- Dataset extract:

****************

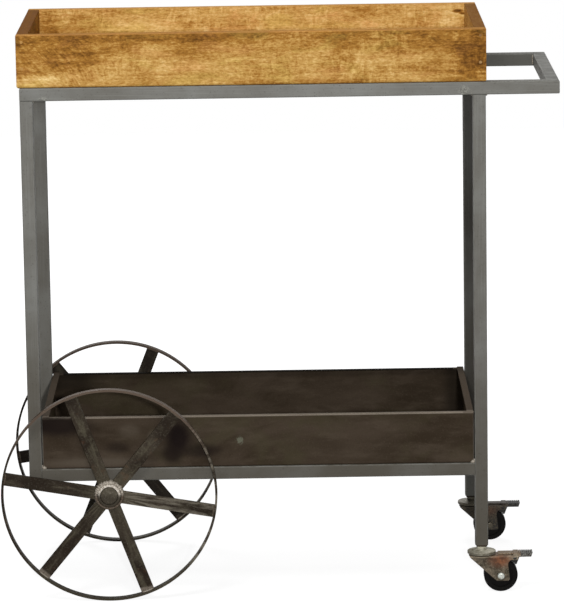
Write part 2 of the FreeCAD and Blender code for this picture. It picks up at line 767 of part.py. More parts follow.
def casterStem(name, along):
    # Headed stem with a nut against the leg plug
    body = casterBody(name, along)
    under = forkTop - at.fork_sheet - at.stem_gap
    top = rightFoot + at.plug_long
    section = newSketch(body, "XZ_Plane")
    outline(section, [(0, under - at.stem_head), (at.stem_head_radius, under - at.stem_head),
                      (at.stem_head_radius, under), (at.stem_radius, under),
                      (at.stem_radius, top), (0, top)])
    revolve(body, section)
    nut = newSketch(body, "XY_Plane", domeTop)
    polygonRound(nut, at.stem_nut, nutSides)
    pad(body, nut, at.stem_nut_tall)


def casterDome(name, along):
    # Brimmed cap that covers the ring of balls; its skirt hangs just clear of the fork
    body = casterBody(name, along)
    inside = at.dome_radius - at.dome_wall
    section = newSketch(body, "XZ_Plane")
    outline(section, [(at.stem_radius, domeUnder), (at.stem_radius, domeTop),
                      (at.dome_top_radius, domeTop),
                      (at.dome_shoulder_radius, domeUnder + at.dome_shoulder),
                      (at.dome_radius, domeUnder + at.dome_rim),
                      (at.dome_radius, ballTop - at.dome_skirt),
                      (inside, ballTop - at.dome_skirt), (inside, domeUnder)])
    revolve(body, section)
    soften(body, at.dome_wall / 2, lambda middle, way: near(middle.z, domeUnder + at.dome_rim))


def casterFork(name, along):
    # Cheeks with a slanted front edge, a flat foot round the axle, a waist and a straight tail
    body = casterBody(name, along)
    heel = wheelX - at.fork_heel
    toe = wheelX + at.fork_toe
    waist = wheelX + at.fork_waist
    tail = wheelX + at.fork_tail
    foot = at.caster_radius - at.fork_drop
    tailUnder = forkTop - at.fork_tail_deep
    plateUnder = forkTop - at.fork_sheet
    cheeks = newSketch(body, "XZ_Plane")
    outline(cheeks, [(-at.fork_nose, forkTop), (-at.fork_nose, plateUnder), (heel, foot),
                     (toe, foot), (waist, tailUnder), (tail, tailUnder), (tail, forkTop)])
    pad(body, cheeks, forkOuter, symmetric=True)
    for radius, across, height in ((at.fork_heel_round, heel, foot), (at.fork_toe_round, toe, foot),
                                   (at.fork_waist_round, waist, tailUnder),
                                   (at.fork_tail_round, tail, tailUnder)):
        soften(body, radius, lambda middle, way: near(middle.x, across) and near(middle.z, height))
    soften(body, at.fork_round, lambda middle, way: near(middle.z, forkTop)
           and near(abs(middle.y), forkOuter / 2) and abs(way.x) > at.fork_nose.value)
    # The wheel's room between the cheeks, open at the front, below and behind
    room = newSketch(body, "XZ_Plane")
    nearEnd = -at.fork_nose - at.overrun
    far = tail + at.overrun
    low = foot - at.overrun
    outline(room, [(nearEnd, low), (far, low), (far, forkTop + at.overrun),
                   (wheelX + at.fork_slot, forkTop + at.overrun),
                   (wheelX + at.fork_slot, plateUnder), (nearEnd, plateUnder)])
    pocket(body, room, forkInner, symmetric=True)
    plate = newSketch(body, "XY_Plane", plateUnder)
    circle(plate, 0, 0, at.fork_plate_radius)
    pad(body, plate, at.fork_sheet)
    hole = newSketch(body, "XY_Plane")
    circle(hole, 0, 0, at.stem_radius + at.running_fit)
    pocket(body, hole, symmetric=True)
    axles = newSketch(body, "XZ_Plane")
    circle(axles, wheelX, at.caster_radius, at.bolt_radius)
    circle(axles, pivotX, pivotZ, at.pin_radius + at.running_fit)
    pocket(body, axles, symmetric=True)


def casterBalls(name, along):
    members = []
    for number in range(ballCount):
        turn = 2 * math.pi * number / ballCount
        ball = doc.addObject("Part::Sphere", "ball")
        ball.setExpression("Radius", at.ball_radius.text)
        place(ball, rightTube + math.cos(turn) * at.ball_circle,
              along + math.sin(turn) * at.ball_circle, forkTop + at.ball_radius)
        members.append(ball)
    group(name, members)


def casterBolt(name, along):
    # Round-headed bolt from the front cheek to a nut behind the back one
    body = casterBody(name, along)
    section = newSketch(body, "XZ_Plane")
    circle(section, wheelX, at.caster_radius, at.bolt_radius)
    pad(body, section, forkOuter, symmetric=True)
    head = newSketch(body, "XZ_Plane", forkOuter / 2)
    circle(head, wheelX, at.caster_radius, at.bolt_head_radius)
    pad(body, head, at.bolt_head)
    soften(body, at.bolt_head_round,
           lambda middle, way: near(middle.y, -forkOuter / 2 - at.bolt_head))
    nut = newSketch(body, "XZ_Plane", -forkOuter / 2)
    polygonRound(nut, at.nut_half, nutSides, wheelX, at.caster_radius)
    pad(body, nut, at.nut_thick, flip=True)


def casterWheel(name, along):
    # Solid wheel with a rounded tread ring, a thinner web and a boss at its bore
    body = newBody(name)
    bore = at.bolt_radius + at.running_fit
    boss = at.caster_boss_radius
    ring = at.caster_radius - at.caster_tread_deep
    bossEnd = at.caster_boss_wide / 2
    webEnd = at.caster_web_wide / 2
    treadEnd = at.caster_wide / 2
    section = newSketch(body, "XY_Plane")
    outline(section, [(bore, -bossEnd), (boss, -bossEnd), (boss, -webEnd), (ring, -webEnd),
                      (ring, -treadEnd), (at.caster_radius, -treadEnd),
                      (at.caster_radius, treadEnd), (ring, treadEnd), (ring, webEnd),
                      (boss, webEnd), (boss, bossEnd), (bore, bossEnd)])
    revolve(body, section)
    soften(body, at.tread_round, lambda middle, way: near(abs(middle.y), treadEnd)
           and near(math.hypot(middle.x, middle.z), at.caster_radius))
    place(body, rightTube + wheelX, along, at.caster_radius)
    keep(body)


def brakePedal(name, along):
    # Ribbed pedal with an arm over the fork, its hub and pin, and the shoe above the tread
    body = casterBody(name, along)
    top = pivotZ + at.lever_thick
    front = pivotX - at.lever_front
    rear = pivotX + at.lever_long
    lever = newSketch(body, "XZ_Plane")
    outline(lever, [(front, pivotZ), (rear - at.lever_slant, pivotZ), (rear, top), (front, top)])
    pad(body, lever, at.lever_wide, symmetric=True)
    arm = newSketch(body, "XZ_Plane")
    armUnder = forkTop + at.arm_lift
    rectangle(arm, at.dome_radius + at.arm_gap, pivotX, armUnder, armUnder + at.arm_thick)
    pad(body, arm, at.arm_wide, symmetric=True)
    hubs = newSketch(body, "XZ_Plane")
    circle(hubs, pivotX, pivotZ, at.lever_hub)
    pad(body, hubs, at.lever_wide, symmetric=True)
    shoeX = pivotX + at.shoe_back
    shoeZ = pivotZ - at.shoe_drop
    shoe = newSketch(body, "XZ_Plane")
    shoeFront = pivotX - at.shoe_ahead
    outline(shoe, [(shoeFront, pivotZ - at.shoe_brow), (shoeFront, pivotZ - at.shoe_chin),
                   (pivotX - at.shoe_bend, pivotZ - at.shoe_bend_drop),
                   (shoeX - at.shoe_radius, shoeZ), (shoeX + at.shoe_radius, shoeZ),
                   (pivotX + at.shoe_heel, pivotZ), (pivotX, pivotZ)])
    pad(body, shoe, at.lever_wide, symmetric=True)
    tip = newSketch(body, "XZ_Plane")
    circle(tip, shoeX, shoeZ, at.shoe_radius)
    pad(body, tip, at.lever_wide, symmetric=True)
    tread = newSketch(body, "XZ_Plane")
    circle(tread, wheelX, at.caster_radius, at.caster_radius + at.shoe_gap)
    pocket(body, tread, at.lever_wide + 2 * at.overrun, symmetric=True)
    pinLine = newSketch(body, "XZ_Plane")
    circle(pinLine, pivotX, pivotZ, at.pin_radius)
    pinLong = forkOuter + 2 * at.end_play
    pad(body, pinLine, pinLong, symmetric=True)
    for side in (-1, 1):
        head = newSketch(body, "XZ_Plane", side * pinLong / 2)
        circle(head, pivotX, pivotZ, at.pin_head_radius)
        pad(body, head, at.pin_head, flip=side < 0)
    groove = newSketch(body, "XZ_Plane")
    first = pivotX + at.rib_start
    rectangle(groove, first, first + at.rib_wide, top - at.rib_deep, top + at.overrun)
    cut = pocket(body, groove, at.lever_wide + 2 * at.overrun, symmetric=True)
    row = body.newObject("PartDesign::LinearPattern", f"{body.Name}_grooves")
    row.Originals = [cut]
    row.Direction = (groove, ["H_Axis"])
    row.setExpression("Length", ((grooveCount - 1) * at.rib_pitch).text)
    row.Occurrences = grooveCount
    body.Tip = row
    doc.recompute()


def buildCasters():
    for end, along in (("front", frontTube), ("back", backTube)):
        keep(legPlug(f"{end}_caster_sleeve", rightTube, along, rightFoot, at.stem_radius))
        casterStem(f"{end}_caster_stem", along)
        casterDome(f"{end}_caster_dome", along)
        casterFork(f"{end}_caster_fork", along)
        casterBalls(f"{end}_caster_balls", along)
        casterBolt(f"{end}_caster_bolt", along)
        casterWheel(f"{end}_caster_wheel", along)
        brakePedal(f"{end}_caster_pedal", along)


def checkPieces():
    doc.recompute()
    for item in doc.Objects:
        faults = [state for state in item.State if state in ("Invalid", "Error")]
        if faults:
            raise RuntimeError(f"{item.Label} is {faults}")
    for piece in pieces:
        if piece.Shape.isNull() or not piece.Shape.isValid():
            raise RuntimeError(f"{piece.Label} has no valid shape")


def writePieces():
    os.makedirs("parts", exist_ok=True)
    for piece in pieces:
        piece.Shape.exportStep(f"parts/{piece.Label}.step")
        print(piece.Label, len(piece.Shape.Solids), round(piece.Shape.Volume))


buildFrame()
buildPlugs()
buildTray()
buildBin()
buildWheels()
buildCasters()
checkPieces()
writePieces()
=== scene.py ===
import math
import bpy
import bmesh
from mathutils import Matrix, Vector, noise


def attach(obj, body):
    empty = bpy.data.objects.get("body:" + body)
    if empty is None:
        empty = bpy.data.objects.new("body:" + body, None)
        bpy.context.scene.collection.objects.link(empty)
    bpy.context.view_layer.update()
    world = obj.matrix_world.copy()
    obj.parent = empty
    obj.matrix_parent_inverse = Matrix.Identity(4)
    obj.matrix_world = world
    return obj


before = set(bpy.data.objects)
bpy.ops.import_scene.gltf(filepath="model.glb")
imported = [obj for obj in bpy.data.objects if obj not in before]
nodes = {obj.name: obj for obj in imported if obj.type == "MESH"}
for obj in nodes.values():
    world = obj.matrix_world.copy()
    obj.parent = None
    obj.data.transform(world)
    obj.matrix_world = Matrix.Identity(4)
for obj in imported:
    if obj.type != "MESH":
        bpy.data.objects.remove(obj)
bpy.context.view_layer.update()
print("frame loaded with", len(nodes), "nodes")


# places read from the frame, in metres

def box(name):  # a node's low and high corners at rest
    corners = nodes[name].bound_box
    return Vector(corners[0]), Vector(corners[6])


leftLow, leftHigh = box("leg_back_left")
rightLow, rightHigh = box("leg_back_right")
upperLow, upperHigh = box("top_rail_back")
lowerLow, lowerHigh = box("lower_rail_back")
boardLow, boardHigh = box("tray_board_back")
binLow, binHigh = box("bin_pan")
axle = sum(box("axle"), Vector()) / 2
cartMiddle = (leftLow.x + rightHigh.x) / 2


# shader helpers

def tint(red, green, blue):  # a screen colour from 0 to 255 as a linear one
    parts = [value / 255 for value in (red, green, blue)]
    linear = [p / 12.92 if p <= 0.04045 else ((p + 0.055) / 1.055) ** 2.4 for p in parts]
    return (*linear, 1.0)


def connect(tree, entry, feed):
    if isinstance(feed, Signal):
        tree.links.new(feed.socket, entry)
    elif feed is not None:
        entry.default_value = feed


class Signal:  # a socket's value; arithmetic on it adds Math nodes
    def __init__(self, tree, socket):
        self.tree = tree
        self.socket = socket

    def apply(self, operation, *feeds):
        made = self.tree.nodes.new("ShaderNodeMath")
        made.operation = operation
        for entry, feed in zip(made.inputs, feeds):
            connect(self.tree, entry, feed)
        return Signal(self.tree, made.outputs[0])

    def __add__(self, other):
        return self.apply("ADD", self, other)

    def __radd__(self, other):
        return self.apply("ADD", other, self)

    def __sub__(self, other):
        return self.apply("SUBTRACT", self, other)

    def __rsub__(self, other):
        return self.apply("SUBTRACT", other, self)

    def __mul__(self, other):
        return self.apply("MULTIPLY", self, other)

    def __rmul__(self, other):
        return self.apply("MULTIPLY", other, self)

    def __truediv__(self, other):
        return self.apply("DIVIDE", self, other)

    def __rtruediv__(self, other):
        return self.apply("DIVIDE", other, self)

    def __abs__(self):
        return self.apply("ABSOLUTE", self)

    def least(self, other):
        return self.apply("MINIMUM", self, other)

    def most(self, other):
        return self.apply("MAXIMUM", self, other)

    def root(self):
        return self.apply("SQRT", self)

    def turn(self, other):
        return self.apply("ARCTAN2", self, other)


class Shading:  # a node tree that nodes are added to
    def __init__(self, tree):
        self.tree = tree

    def node(self, kind, settings=None, feeds=None, output=0):
        made = self.tree.nodes.new("ShaderNode" + kind)
        for word, value in (settings or {}).items():
            if word == "stops":
                band = made.color_ramp.elements
                while len(band) < len(value):
                    band.new(0.5)
                for element, (where, colour) in zip(band, value):
                    element.position = where
                    element.color = colour
            else:
                setattr(made, word, value)
        for word, value in (feeds or {}).items():
            connect(self.tree, made.inputs[word], value)
        return Signal(self.tree, made.outputs[output])

    def outputs(self, kind, feeds, names):  # several outputs of one node
        made = self.node(kind, None, feeds).socket.node
        return [Signal(self.tree, made.outputs[name]) for name in names]

    def seenDirectly(self):  # 1 for rays that should meet a white background
        rays = ("Is Camera Ray", "Is Glossy Ray", "Is Transmission Ray")
        camera, glossy, through = self.outputs("LightPath", None, rays)
        return camera.most(glossy).most(through)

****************

- Task: Repeat exactly the lines from the one containing "buildFrame()" to the one containing "self.socket = socket", both lines included, and nothing else.

- Finished task:
buildFrame()
buildPlugs()
buildTray()
buildBin()
buildWheels()
buildCasters()
checkPieces()
writePieces()
=== scene.py ===
import math
import bpy
import bmesh
from mathutils import Matrix, Vector, noise


def attach(obj, body):
    empty = bpy.data.objects.get("body:" + body)
    if empty is None:
        empty = bpy.data.objects.new("body:" + body, None)
        bpy.context.scene.collection.objects.link(empty)
    bpy.context.view_layer.update()
    world = obj.matrix_world.copy()
    obj.parent = empty
    obj.matrix_parent_inverse = Matrix.Identity(4)
    obj.matrix_world = world
    return obj


before = set(bpy.data.objects)
bpy.ops.import_scene.gltf(filepath="model.glb")
imported = [obj for obj in bpy.data.objects if obj not in before]
nodes = {obj.name: obj for obj in imported if obj.type == "MESH"}
for obj in nodes.values():
    world = obj.matrix_world.copy()
    obj.parent = None
    obj.data.transform(world)
    obj.matrix_world = Matrix.Identity(4)
for obj in imported:
    if obj.type != "MESH":
        bpy.data.objects.remove(obj)
bpy.context.view_layer.update()
print("frame loaded with", len(nodes), "nodes")


# places read from the frame, in metres

def box(name):  # a node's low and high corners at rest
    corners = nodes[name].bound_box
    return Vector(corners[0]), Vector(corners[6])


leftLow, leftHigh = box("leg_back_left")
rightLow, rightHigh = box("leg_back_right")
upperLow, upperHigh = box("top_rail_back")
lowerLow, lowerHigh = box("lower_rail_back")
boardLow, boardHigh = box("tray_board_back")
binLow, binHigh = box("bin_pan")
axle = sum(box("axle"), Vector()) / 2
cartMiddle = (leftLow.x + rightHigh.x) / 2


# shader helpers

def tint(red, green, blue):  # a screen colour from 0 to 255 as a linear one
    parts = [value / 255 for value in (red, green, blue)]
    linear = [p / 12.92 if p <= 0.04045 else ((p + 0.055) / 1.055) ** 2.4 for p in parts]
    return (*linear, 1.0)


def connect(tree, entry, feed):
    if isinstance(feed, Signal):
        tree.links.new(feed.socket, entry)
    elif feed is not None:
        entry.default_value = feed


class Signal:  # a socket's value; arithmetic on it adds Math nodes
    def __init__(self, tree, socket):
        self.tree = tree
        self.socket = socket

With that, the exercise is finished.